> _ROWS_:
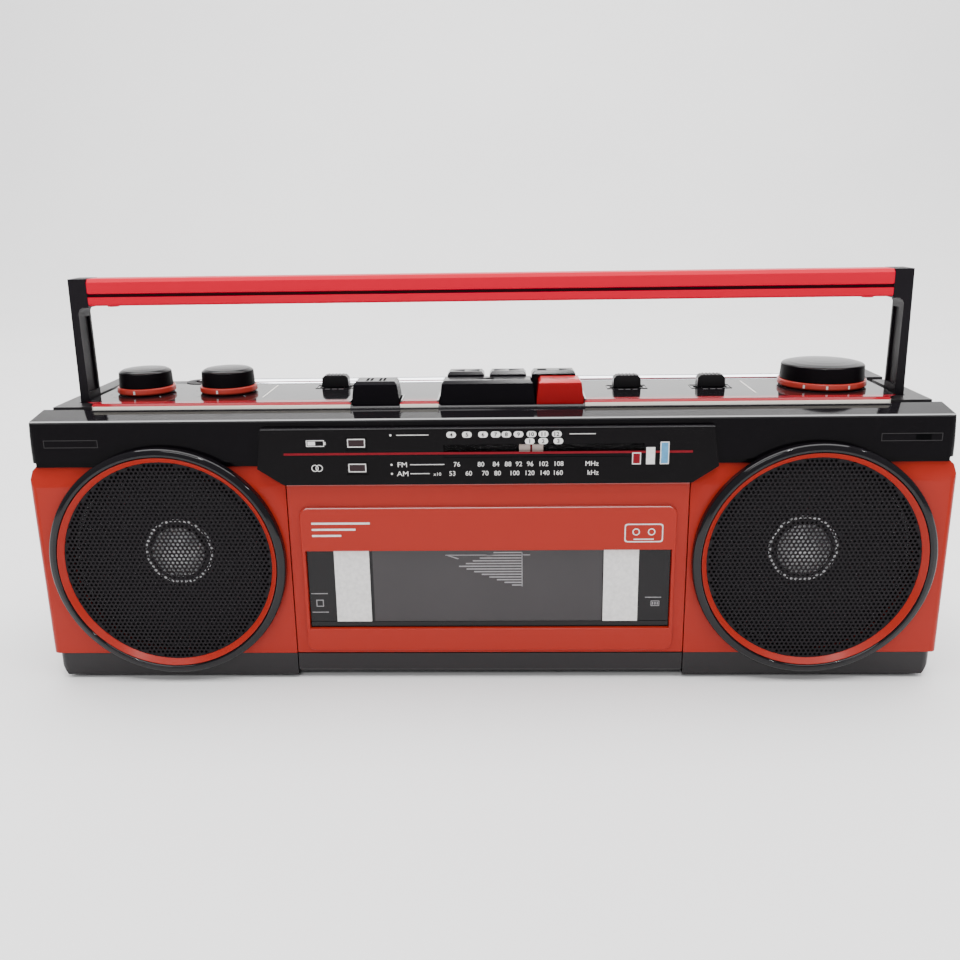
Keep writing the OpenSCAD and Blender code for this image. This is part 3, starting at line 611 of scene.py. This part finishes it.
def grille(side, origin):
    """Perforated steel disc: round holes on a triangular pitch, and a black ring behind its edge that paints
    the shade seen through the outer holes.
    """
    node = "speaker_grille_" + side
    low, high = span(node)
    reach = (high.x - low.x) / 2
    pitch, hole, sheet = 1.55, 0.52, 0.35
    row = pitch * math.sqrt(3) / 2
    cell = pitch / math.sqrt(3)
    rows = int(reach / row) + 1
    columns = int(reach / pitch) + 1
    bm = bmesh.new()
    for j in range(-rows, rows + 1):
        shift = pitch / 2 if j % 2 else 0
        for i in range(-columns, columns + 1):
            x, z = i * pitch + shift, j * row
            away = math.hypot(x, z)
            if away < reach - hole - 0.1:
                perforation(bm, origin, x, z, cell, hole, reach, low.y, low.y + sheet)
            elif away < reach + cell / 2:
                bm.faces.new([bm.verts.new((origin.x + a, low.y, origin.z + b))
                              for a, b in cell_corners(x, z, cell, reach)])
    bmesh.ops.remove_doubles(bm, verts=bm.verts, dist=0.01)
    # A thin black ring behind the grille's outer 3 mm, seen through the edge holes: painted shade.
    back, shade_ring_inner, thick = -low.y - sheet - 0.02, reach - 3, 0.02
    outline = [(shade_ring_inner, back), (reach, back), (reach, back + thick), (shade_ring_inner, back + thick)]
    lathe(bm, outline, origin, "front", 96, 1)
    piece(node + "_look", bm, "cabinet", ["grille_steel", "hole_black"], [node],
          weighted=False, recalc=False)


def cell_corners(x, z, cell, reach):
    """Corners of a six-sided cell, drawn in to the edge of the disc where they would pass it."""
    corners = []
    for k in range(6):
        turn = math.radians(30 + 60 * k)
        a, b = x + cell * math.cos(turn), z + cell * math.sin(turn)
        inside = min(1, reach / math.hypot(a, b))
        corners.append((a * inside, b * inside))
    return corners


def perforation(bm, origin, x, z, cell, hole, reach, front, back):
    """One six-sided cell of the grille with its hole and the hole's wall."""
    corners = [bm.verts.new((origin.x + a, front, origin.z + b))
               for a, b in cell_corners(x, z, cell, reach)]
    rim = []
    inner = []
    for k in range(12):
        turn = math.radians(30 * k)
        across, up = origin.x + x + hole * math.cos(turn), origin.z + z + hole * math.sin(turn)
        rim.append(bm.verts.new((across, front, up)))
        inner.append(bm.verts.new((across, back, up)))
    for k in range(6):
        at = 2 * k + 1
        after = (at + 2) % 12
        bm.faces.new((corners[k], corners[(k + 1) % 6], rim[after], rim[(at + 1) % 12], rim[at]))
    for k in range(12):
        bm.faces.new((rim[k], rim[(k + 1) % 12], inner[(k + 1) % 12], inner[k]))


# ---------- Dial ----------

FM_MARKS = [("76", -9.8), ("80", -1.8), ("84", 3.2), ("88", 7.2), ("92", 10.8), ("96", 14.5), ("102", 19.1),
            ("108", 24.1), ("MHz", 35)]
AM_MARKS = [("53", -11.4), ("60", -5.9), ("70", -0.4), ("80", 3.7), ("100", 9.5), ("120", 14.5),
            ("140", 19.5), ("160", 23.9), ("kHz", 35.4)]
UPPER_CHANNELS = [("4", -11.5), ("5", -6.3), ("6", -1.0), ("7", 3.2), ("8", 6.7), ("9", 10.7), ("10", 15.0),
                  ("11", 18.9), ("12", 23.3)]
LOWER_CHANNELS = [("1", 14.4), ("2", 18.8), ("3", 23.8)]
UPPER_Z, LOWER_Z, FM_Z, AM_Z = 89.5, 87.1, 79.4, 76.3    # heights of the four rows of figures
DOT_X = -31.6                                            # the dots that start the rows


def dial():
    rim = span("dial_bezel")[1].z - 0.7
    refined("dial_bezel", 0.45, materials=["bezel_black", "edge_gloss"],
            choose=lambda p: 1 if p.z > rim else 0)
    refined("dial_window", 0.1)
    refined("indicator_lenses", 0.15)
    refined("dial_needle", 0.08)
    low, high = span("dial_needle")
    middle = centre("dial_needle")
    bm = bmesh.new()
    bar(bm, middle.x - 0.35, low.z, middle.x + 0.35, high.z, low.y - PRINT_LIFT)
    printed("needle_line", bm, "needle", ["red_print"])
    dial_print(span("dial_bezel")[0].y - PRINT_LIFT)


def dial_print(y):
    """Scale figures, lines and lamp outlines on the bezel. White is 0, red 1, blue 2 and black 3."""
    bm = bmesh.new()
    scale_print(bm, y)
    slot_print(bm, y)
    lamp_print(bm, y)
    level_bars(bm, y - 2 * PRINT_LIFT)
    inks = ["white_print", "red_print", "blue_print", "bezel_black"]
    printed("dial_print", bm, "cabinet", inks)


def scale_print(bm, y):
    """Four rows of figures, with dots and lines beside three of them."""
    above = y - PRINT_LIFT
    half_line, dot = 0.12, 0.35
    for marks, z in ((UPPER_CHANNELS, UPPER_Z), (LOWER_CHANNELS, LOWER_Z)):
        for figure, x in marks:
            pill(bm, x, z, 1.6, 1.03, y)
            lettering(bm, figure, x, z, 1.35, above, 3, 1.1, 0.025)
    for marks, z in ((FM_MARKS, FM_Z), (AM_MARKS, AM_Z)):
        for figure, x in marks:
            lettering(bm, figure, x, z, 1.6, y)
    for label, z, line_end in (("FM", FM_Z, -14), ("AM", AM_Z, -19)):
        lettering(bm, label, -28, z, 1.65, y, 0, 1.15)
        oval(bm, DOT_X, z, dot, dot, y)
        bar(bm, -25.4, z - half_line, line_end, z + half_line, y)
    lettering(bm, "x10", -16.4, AM_Z - 0.2, 1.1, y, 0, 1.1)
    oval(bm, DOT_X, UPPER_Z, dot, dot, y)
    for start, end in ((-29.6, -19), (27.5, 36)):
        bar(bm, start, UPPER_Z - half_line, end, UPPER_Z + half_line, y)


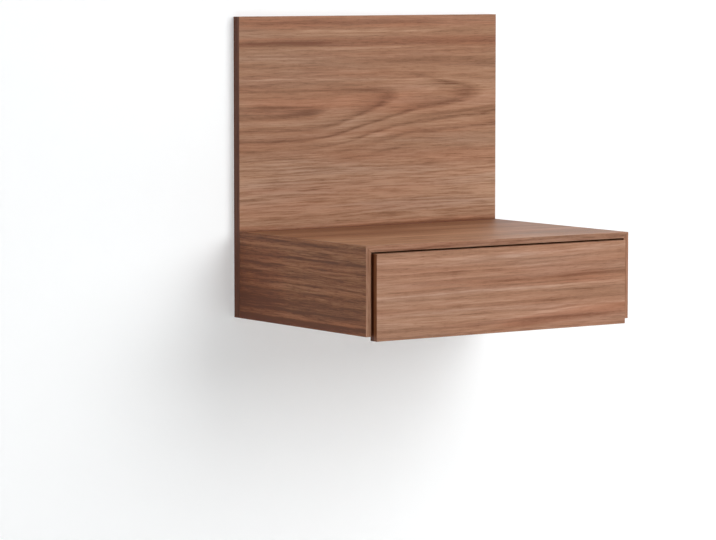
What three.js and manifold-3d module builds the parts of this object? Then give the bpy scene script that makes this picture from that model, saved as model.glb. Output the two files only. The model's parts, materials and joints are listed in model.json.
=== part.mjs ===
// A nightstand that hangs on a wall: a tall veneered panel, a shallow box in front of its lower part
// and one drawer on ball-bearing slides. Lengths are millimetres.
// The wall is the plane y = 0 and the front faces -Y. +Z is up, and +X is the right-hand side seen from
// the front. The origin is the centre of the panel's rear face.

import * as THREE from "three";
import { mergeVertices } from "three/addons/utils/BufferGeometryUtils.js";
import Module from "manifold-3d";

// Driving dimensions

// Panel and box
const panelWidth = 550;
const panelHeight = 518;
const panelThickness = 18;
const boxHeight = 149;
const boxDepth = 380; // from the panel's face to the front edges of the box
const boardThickness = 10.5;
const innerBackThickness = 12;
const rabbetDepth = 4; // how far the bottom board reaches into each side
const seamGap = 0.3; // glue line or resting gap between two pieces

// Drawer front and the gaps round it
const frontThickness = 18;
const frontProudDepth = 10; // how far it stands in front of the box's edges
const frontOverhangHeight = 7.5; // how far it hangs below the box
const frontSideGap = 4;
const frontTopGap = 2.5;
const closedGap = 2; // between the bottom board's front edge and the drawer front

// Drawer box
const drawerBoardThickness = 12;
const drawerFloorClearance = 7.5; // above the bottom board
const drawerTopClearance = 20.5; // below the top board
const drawerBottomThickness = 6;
const drawerBottomInset = 10; // its underside above the drawer's lower edge
const housingDepth = 5; // grooves and housings in the drawer's boards

// Mitre splines
const splineThickness = 2.5;
const splineWidth = 8;
const splineCornerOffset = 5;
const splineFrontInset = 20; // from the front edge of the box

// Hanging cleats
const cleatThickness = 2;
const cleatPlateHeight = 30;
const cleatLipHeight = 12;
const cleatLipClearance = 1; // room behind the wall cleat's lip beside the other lip
const cleatEndInset = 55; // from each end of the panel
const cleatTopInset = 88; // where the cleats engage, below the panel's top
const cleatScrewInset = 25; // from each end of the cleat
const cleatScrewCount = 4;
const cleatLiftHeight = 16; // room below the wall cleat for lifting the panel on
const cleatTopClearance = 2;
const pocketEndClearance = 8;
const wallHoleRadius = 2.75;

// Slides
const slideRearClearance = 3.7; // in front of the board at the box's back
const slideSpaceWidth = 12.7; // between the box's side and the drawer's side
const slideHeight = 45;
const slideMetalThickness = 1.2;
const slideFrontInset = 4; // behind the bottom board's front edge
const slideMiddleHeight = 40; // its middle above the drawer's lower edge
const slideLipHeight = 1.3;
const flangeEndClearance = 0.6;
const ballRadius = 1.5;
const cageMetalThickness = 0.7;
const cageSideClearance = 0.4;
const cageEndInset = 12;
const cageTravelClearance = 25; // length that a cage gives up so that it never leaves its members
const ballsPerArm = 5;
const slideScrewInset = 37;
const accessHoleRadius = 7;
const accessHoleInset = 80;

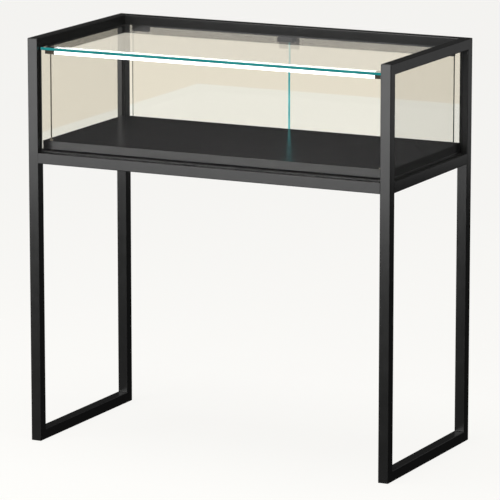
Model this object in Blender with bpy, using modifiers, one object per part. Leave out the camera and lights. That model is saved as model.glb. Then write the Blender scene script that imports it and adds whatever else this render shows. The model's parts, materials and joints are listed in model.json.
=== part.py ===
"""Glazed display case on a black steel frame with two sled-leg side frames.

Metres, +Z up. The origin is on the floor under the middle of the case. The front
pane faces -Y and the two glass doors are at the back, towards +Y.
"""
import math

import bmesh
import bpy
from mathutils import Matrix, Vector

# Overall size
WIDTH = 0.915
DEPTH = 0.455
HEIGHT = 0.950

# Square steel tube of the frame
TUBE = 0.025
TUBE_WALL = 0.0015
TUBE_CORNER = 0.0012
MID_RAIL_TOP = 0.684

# Gap left between pieces that touch
FIT = 0.0003

# How far a cutter runs on past the faces that it cuts through
OVERCUT = 0.004

# Turned shapes
TURN_STEPS = 24
MERGE_DISTANCE = 0.00001

# Eased edges
SMALL_EDGE = 0.0004
DECK_EDGE = 0.0006
STRIKE_EDGE_EASE = 0.0002
INLET_EDGE = 0.0008

# Glazing
GLASS = 0.006
GLASS_ARRIS = 0.0004
PANE_INSET = 0.0135
PANE_END_GAP = 0.0008
TOP_GLASS_DROP = 0.0215
LEDGE_SHEET = 0.0015
LEDGE_REACH = 0.008
LEDGE_FRONT = 0.050

# Base panel, deck and the pads between them
BASE_SHEET = 0.0017
DECK_THICKNESS = 0.020
DECK_SIDE_INSET = 0.0203
DECK_FRONT_INSET = 0.035
DECK_REAR_INSET = 0.026
PAD_RADIUS = 0.012
PAD_THICKNESS = 0.0016
PAD_X = 0.380
PAD_Y = 0.130

# Doors
DOOR_EDGE_INSET = 0.042
DOOR_MEETING_GAP = 0.0025
PIVOT_INSET = 0.050
CLAMP_LENGTH = 0.045
CLAMP_HEIGHT = 0.0163
CLAMP_SKIN = 0.0015
CLAMP_WEB = 0.002
CLAMP_SWING = 0.0125
PIN_RADIUS = 0.002
BUSH_FLANGE_RADIUS = 0.0055
BUSH_FLANGE = 0.0012
BUSH_RADIUS = 0.0038
BUSH_LENGTH = 0.0032
PIN_SHORT_OF_BUSH = 0.0005

# Touch latch and the strike plates it pushes on
STRIKE_WIDTH = 0.024
STRIKE_HEIGHT = 0.028
STRIKE_SHEET = 0.001
STRIKE_TOP = 0.919
STRIKE_EDGE = 0.0025
CATCH_WIDTH = 0.040
CATCH_LENGTH = 0.020
CATCH_HEIGHT = 0.0100
CATCH_UNDER_RAIL = 0.0005
PLUNGER_X = 0.0145
PLUNGER_RADIUS = 0.003
PLUNGER_LENGTH = 0.0149
PLUNGER_NOSE = 0.0039
CATCH_BORE_DEPTH = 0.017
SPRING_RADIUS = 0.0017
SPRING_WIRE = 0.0003
SPRING_TURNS = 8
SPRING_STEPS = 10
SPRING_ROOM = 0.0036
SCREW_X = 0.0045
SCREW_RADIUS = 0.0012
SCREW_HEAD_RADIUS = 0.0022
SCREW_HEAD = 0.0012
SCREW_FROM_RAIL = 0.005

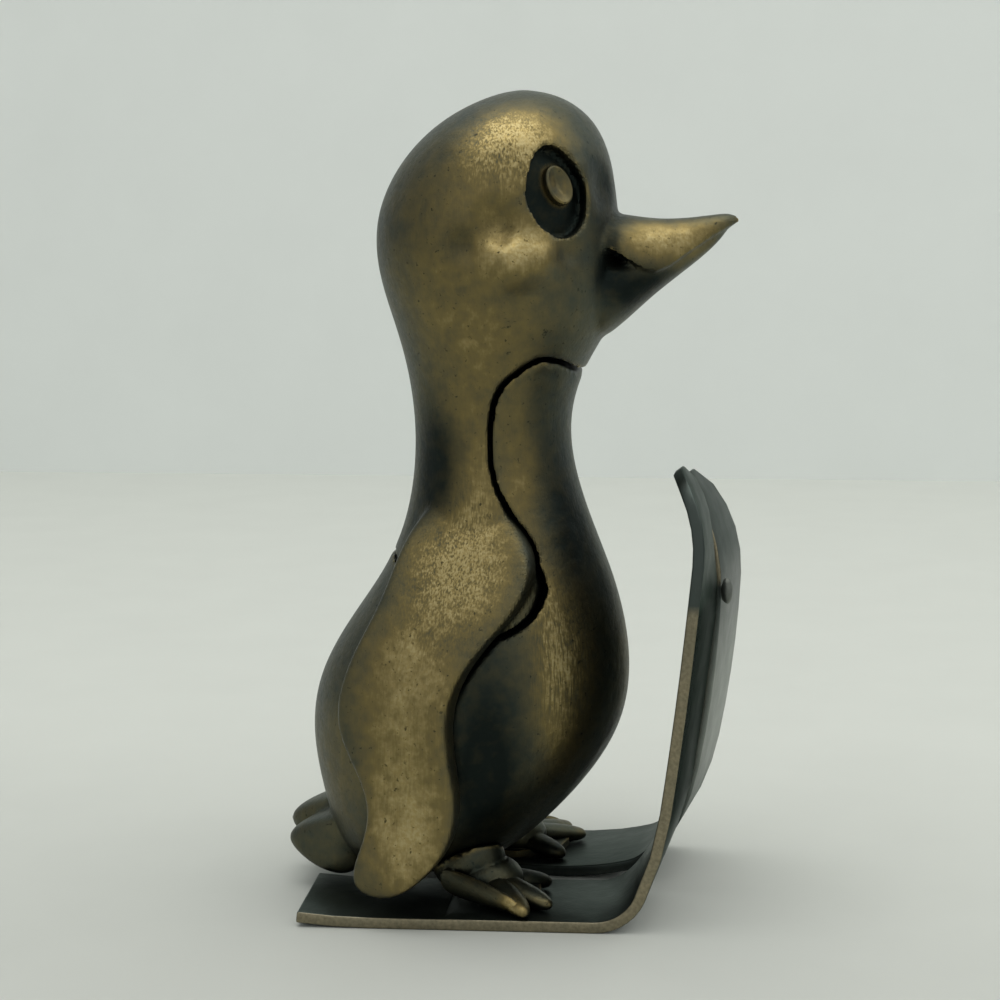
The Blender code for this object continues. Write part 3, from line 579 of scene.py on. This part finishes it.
def patinated_pewter(name, rubbed_and_highlight_spots, black_and_shade_spots, even_wear=None):
    """Blackened pewter: a semi-dull greenish black skin, rubbed through to warm brassy metal on the high
    parts and edges, with fine cloth scratches and painted glints; some patches add painted highlight and
    painted shade."""
    material, tree, shader, place = new_material(name)
    x, y, z = node(tree, "SeparateXYZ", {"Vector": place}).outputs
    aside = node(tree, "Math", {0: y}, operation="ABSOLUTE")
    mirrored = node(tree, "CombineXYZ", {"X": x, "Y": aside, "Z": z})
    drawn = node(tree, "Mapping", {"Vector": place, "Rotation": (0.0, radians(SCRATCH_SLANT), 0.0), "Scale": [
        1.0 / (width * MM) for width in (SCRATCH_WIDTH, SCRATCH_WIDTH, SCRATCH_LENGTH)]})
    swell, mottle, fine, brushed, pits = [
        node(tree, "TexNoise", {"Vector": where, "Scale": scale, "Detail": detail, "Roughness": roughness})
        for where, scale, detail, roughness in (
            (place, 1.0 / (CLOUD_WIDTH * MM), 2.0, 0.5), (place, 1.0 / (MOTTLE_WIDTH * MM), 3.0, 0.5),
            (place, 1.0 / (GRAIN_WIDTH * MM), 2.0, 0.5), (drawn, 1.0, 2.0, 0.5),
            (place, 1.0 / (PIT_WIDTH * MM), 3.0, 0.65))]

    # How far the skin is rubbed, with painted highlight, and where it is black, with painted shade, before
    # the small changes
    black = 0.0
    if even_wear is None:
        covered = 1.0 - GENERAL_WEAR
        for centre, size, share in rubbed_and_highlight_spots:
            left = node(tree, "MapRange", {0: spot(tree, mirrored, centre, size), 3: 1.0, 4: 1.0 - share})
            covered = node(tree, "Math", {0: covered, 1: left}, operation="MULTIPLY")
        kept = kept_black_and_shade(tree, mirrored, black_and_shade_spots)
        # Faces turned to the sides are rubbed most; faces turned forward, back, up or down keep more black,
        # partly as painted shade
        normal = node(tree, "NewGeometry").outputs["Normal"]
        aside = node(tree, "SeparateXYZ", {"Vector": normal}).outputs["Y"]
        aside = node(tree, "Math", {0: aside}, operation="ABSOLUTE")
        facing = node(tree, "MapRange", {0: aside, 1: 0.25, 2: 0.80, 3: 0.35, 4: 1.0})
        edge = node(tree, "AmbientOcclusion", {"Distance": EDGE_REACH * MM}, samples=6, inside=True)
        edge = node(tree, "MapRange", {0: edge.outputs["AO"], 1: 0.80, 2: 0.45, 4: 0.7})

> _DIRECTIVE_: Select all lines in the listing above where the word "model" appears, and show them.

> _EXERCISE OUTPUT_:
What three.js and manifold-3d module builds the parts of this object? Then give the bpy scene script that makes this picture from that model, saved as model.glb. Output the two files only. The model's parts, materials and joints are listed in model.json.
Model this object in Blender with bpy, using modifiers, one object per part. Leave out the camera and lights. That model is saved as model.glb. Then write the Blender scene script that imports it and adds whatever else this render shows. The model's parts, materials and joints are listed in model.json.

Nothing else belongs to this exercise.